Former Air Force Cadet Tries to Get Rid of Operation Christmas Child
Former Air Force cadet and founder of Military Religious Freedom Foundation Michael Weinstein doesn’t want Air Force Academy cadets to participate in Operation Christmas Child to help needy children. He says academy officials crossed a line by promoting the charity because it pushes Christian ideas.
Weinstein’s accusation is the result of an email sent out last week to all Air Force cadets regarding Operation Christmas Child. The email, sent by a cadet after approval from a cadet leader, told fellow cadets about the opportunity to participate in the Christmas charity.
Maj. Darren Duncan, a Protestant chaplain from the Air Force, told The Christian Post Monday that different email lists at the academy serve different functions. The email about OCC should have been sent to the Christian distribution list instead of to all cadets.
This was “an administrative oversight at worst,” said Duncan. Once the oversight was realized, Brig. Gen. Richard Clark, the Commandant of Cadets, immediately asked the Cadet Chaplain Corps to work with the cadets who sent out the email. They then retracted the email and worked with the Cadet Chaplain Corps on the toy drive.
OCC is now being promoted as a chaplain’s program, as it was meant to be in the first place, and cadets still have the opportunity to participate. Duncan said the academy is “religiously pluralistic” and it has many different faith groups represented.
Gen. Clark did speak with Weinstein about the matter but did not apologize to him as other newspapers reported. "This was an oversight by me that has been addressed and forwarded through the proper channels," Gen. Clark said. "The cadets had nothing but good intentions, but this was something that should have started with the Chaplains, not the Cadet Wing. That doesn't mean the cadets can't volunteer for the Christmas toy drive. They can participate through the Cadet Chaplain Corps.”
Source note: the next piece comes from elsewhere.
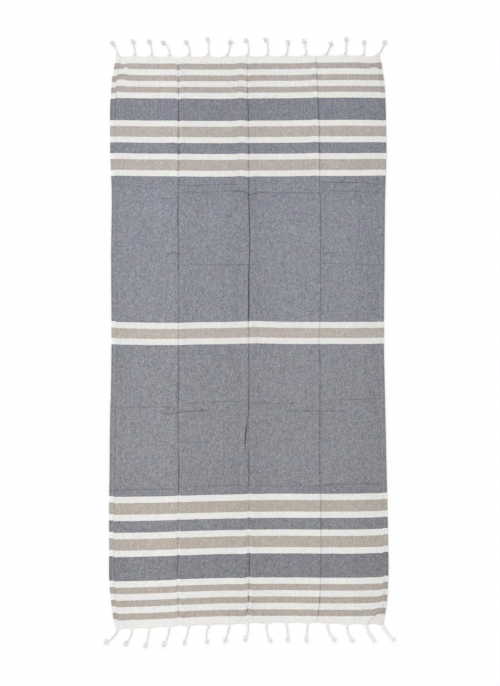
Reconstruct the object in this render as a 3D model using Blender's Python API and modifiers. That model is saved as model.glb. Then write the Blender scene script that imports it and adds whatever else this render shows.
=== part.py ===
"""A flat-woven hammam towel, laid out flat on a floor.

Metres, +Z up. X runs across the towel, Y along it, and the floor is z = 0. The origin is on the floor,
in the middle of the box that the cloth and its tassels fill.

The towel is three pieces: the cloth with its two side hems, and at each end a fringe of fifteen
knotted tassels on a narrow strip of the cloth's end. Places on the cloth are given as two distances:
"across", from the cloth's middle towards +X, and "along", from the origin towards the upper end.
"""

import math

import bmesh
import bpy
import numpy as np
from mathutils import Matrix, Vector

# Driving dimensions
CLOTH_WIDTH = 0.897
CLOTH_MIDDLE_X = -0.006
UPPER_EDGE = 0.935
LOWER_EDGE = -0.919
CLOTH_THICKNESS = 0.0012
HEM_WIDTH = 0.015
HEM_STEP = 0.002
HEM_THICKNESS = 0.0024
PARTING_GAP = 0.00045

# Storage creases: each is a low line with a soft shoulder on both sides
CREASE_PEAK = 0.007
CREASE_HALF = 0.017
CREASE_REACH = 0.032
CROSS_PEAK = 0.007
CROSS_REACH = 0.026
END_FADE = 0.025

# Fringe
STRIP_WIDTH = 0.005
SCALLOP_DEPTH = 0.004
CORD_WIDTH = 0.0056
CORD_HEIGHT = 0.0050
TWIST_STEP = 0.0055
TWIST_SWELL = 0.0005
CROWN_SHARE = 0.85
KNOT_LENGTH = 0.0150
KNOT_WIDTH = 0.0140
KNOT_HEIGHT = 0.0110
KNOT_SEAT = 0.0013
TAIL_LENGTH = 0.0105

# The cloth's faces are at most this large
WIDEST_COLUMN = 0.055
LONGEST_ROW = 0.100

# Materials: base colour, roughness
COTTON_STRIPED = ((0.27, 0.27, 0.30, 1.0), 0.9)
COTTON_WHITE = ((0.80, 0.79, 0.76, 1.0), 0.9)

MM = 0.001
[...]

Weinstein sees Operation Christmas Child as a threat. He says on his organization’s website that while OCC claims “to bring a bit of ‘Christmas cheer’ to children in disaster areas and war-stricken nations, this missionary program masquerading as an innocuous charity uses deliveries of toys and toiletries as a Trojan horse to sneak [Franklin] Graham’s fundamentalist Christian ministry of Jesus Christ.”
Graham, however, has been clear that OCC – a project by the nonprofit Samaritan’s Purse – does not hide its mission. He has stated, “It’s Operation Christmas Child. It’s a Christmas program. This is Jesus’ birthday and we’re celebrating his birth. Every gift we give, we want the child to know about the Lord Jesus Christ.”
According to the nonprofit’s mission statement, Samaritan's Purse seeks to meet “the physical needs of victims of war, poverty, famine, natural disaster and disease with the aim of demonstrating God’s love and sharing the Good News of Jesus Christ." Every year, they deliver shoe boxes to needy children around the world filled with toiletries and presents that many would never have the opportunity to receive during the holiday season.
Air Force Academy cadets, on top of military training, classes and various sports and clubs, participate in service hours as part of their education. They have many cadet-led programs, OCC being one of them. In the 2010-2011 academic year, the Cadet Service Learning program had 4,499 volunteers conduct nearly 1,600 projects totaling more than 31,000 hours of service. The academy has supported various organizations including Big Brothers/Big Sisters, Race for the Cure and Habitat for Humanity.